Scientific Cultures, Technological Challenges is a collection that emerged from the 2007 annual conference of the Bavarian American Academy (BAA). Located in Munich, the BAA seeks to promote Bavarian scholarship on the United States, particularly as it relates to science, culture, and economics. This collection's chapters are generally well-written and intriguing, though, as with many conference collections, they do not form a coherent whole. Individual chapters will emerge over time as being more significant than others, and most readers will find only certain chapters useful, depending on their scholarly concerns.

That said, most of the authors reference C. P. Snow's seminal 1956 lecture "The Two Cultures," and one question the book as a whole takes up is whether scholars can "reconcile science and the humanities" (p. 122). A clearer introduction would provide a framework for how to think about this question; Klaus Benesch's introduction instead takes up two historical case studies which, though fascinating, do not provide a clear thesis for how we might think about the relationship between science/technology and the humanities. Instead, authors at times implore humanities scholars to take up the sciences as a topic of study (to make themselves relevant) and at other times adopt a defensive stance (the humanities are already relevant, if only scientists would listen). Others ignore the question of the two cultures altogether, and few critically interrogate in depth whether Snow's original thesis holds, or if it ever held.

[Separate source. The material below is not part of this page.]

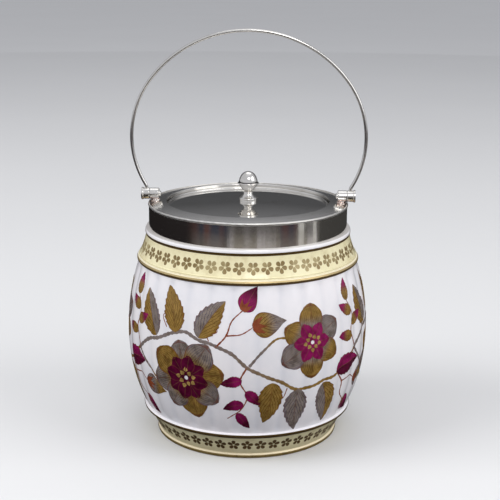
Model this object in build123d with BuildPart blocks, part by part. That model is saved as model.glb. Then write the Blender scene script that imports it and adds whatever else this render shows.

The book's first section is "Science, Technology and the Literary Imagination." Most entries here clearly illustrate how the humanities might engage up the sciences in academic conversation, particularly through the lens of literary analysis. Highlights include Ursula Heise's "Cultures of Risk [End Page 228] and the Aesthetic of Uncertainty," which examines the representation of "risk cultures" in three significant literary or cinematic texts (both German and American, making it one of the few truly comparative contributions in the book). Another high point is the chapter by Peter Freese on the fictionalization of the entropy law in Thomas Pynchon's short story "Entropy." In both cases, the authors maintain their own disciplinary commitments to literary analysis, but at the same time are conversant in how science or scientific metaphor functions within these texts. In addition, both cogently argue that an analysis of literary texts can reveal to science something about itself, such as its construction of risk or its own controversies over the meaning of a scientific term like entropy.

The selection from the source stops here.